Noe Khomeriki (ნოე ხომერიკი; 1 January 1883 – 1 September 1924) was a Georgian politician involved in the Social Democrat movement who was arrested for anti-soviet activity and shot during an uprising against the Soviet state.

==Biography==
Born in the small village of Shroma, in the province of Guria (then part of Kutais Governorate, Imperial Russia), he engaged in local peasant movement and was a member of the Georgian Social Democratic (Menshevik) Party. He played a prominent role in the 1903-06 Gurian Republic, the first social-democratic self-governing territory within the Russian Empire.
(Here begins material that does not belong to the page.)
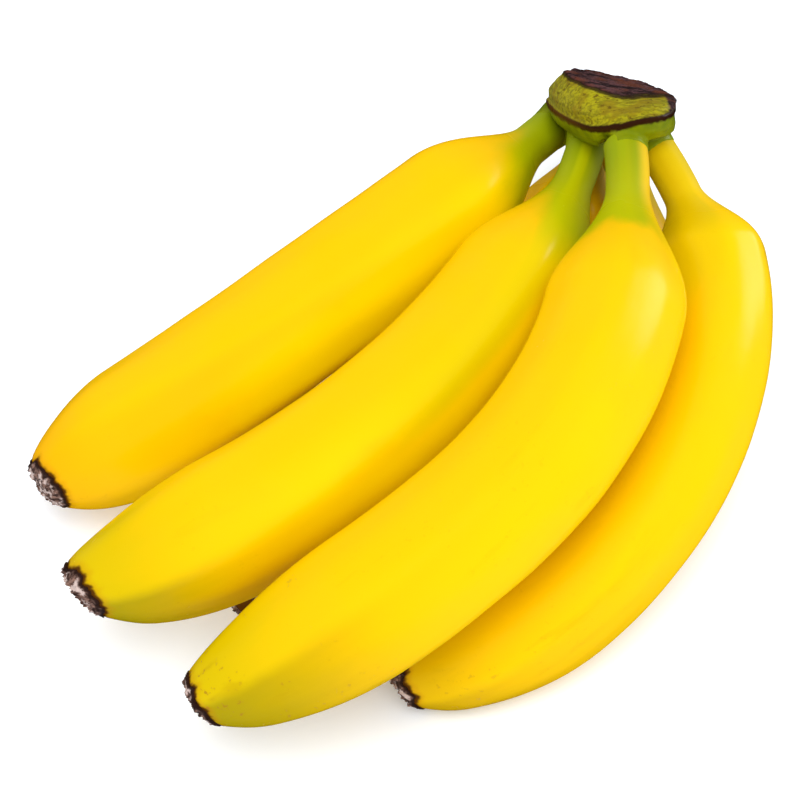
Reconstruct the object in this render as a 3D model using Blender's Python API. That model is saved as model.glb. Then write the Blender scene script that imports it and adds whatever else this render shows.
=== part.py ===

After the Russian Revolution of 1917, Georgia became an independent democratic republic in 1918 and Khomeriki was elected to the Constituent Assembly of Georgia. He then assumed the position of Minister for Agriculture in the Georgian government. During his tenure, Khomeriki authored a successful land reform (January 1919), which redistributed the land as private property, retaining only forests, rivers and some pastureland as state property. The Red Army invasion forced the Georgian cabinet into exile to France where Khomeriki remained a member of the Government of the Democratic Republic of Georgia in exile. In 1922, he secretly returned to Georgia to supervise the Committee for Independence of Georgia, an underground anti-Soviet organization. However, he was arrested by the Cheka in 1923 and shot during the 1924 purge in Georgia.

==See also==
- Sardion Tevzadze
- Simon Mchedlidze
- Samson Dadiani
- Konstantine Andronikashvili

== Works ==

- N. Khomeriki, La Réforme agraire et l’économie rurale en Géorgie: Rapport au Congrès du Parti Social-Democrate de Géorgie, en juillet 1920 (Paris, 1921).

==Quotes==
- "Comrade Koba told you that we were against you and demanded your sacking from the Committee, but I promise nothing of the sort happened and everything Koba told you was a malicious lie! Yes: a calumny to discredit us! I just wonder at the man's impudence. I know how worthless he is, but I didn't expect such 'courage.' But it turns out that he'll use any means if he thinks the ends justify them. The end in this case - the ambition - is to present himself as a great man before the nation. But... God didn't grant him the right gifts, so he has to resort to intrigues, lies and other 'bagatelles.' Such a filthy person wanted to pollute our sacred mission with sewage!"—Khomeriki's assessment of Joseph Stalin in a 1904 letter to a member of the Social Democratic Central Committee for the Caucasus region. Quoted by Simon Sebag Montefiore, Young Stalin, page 125.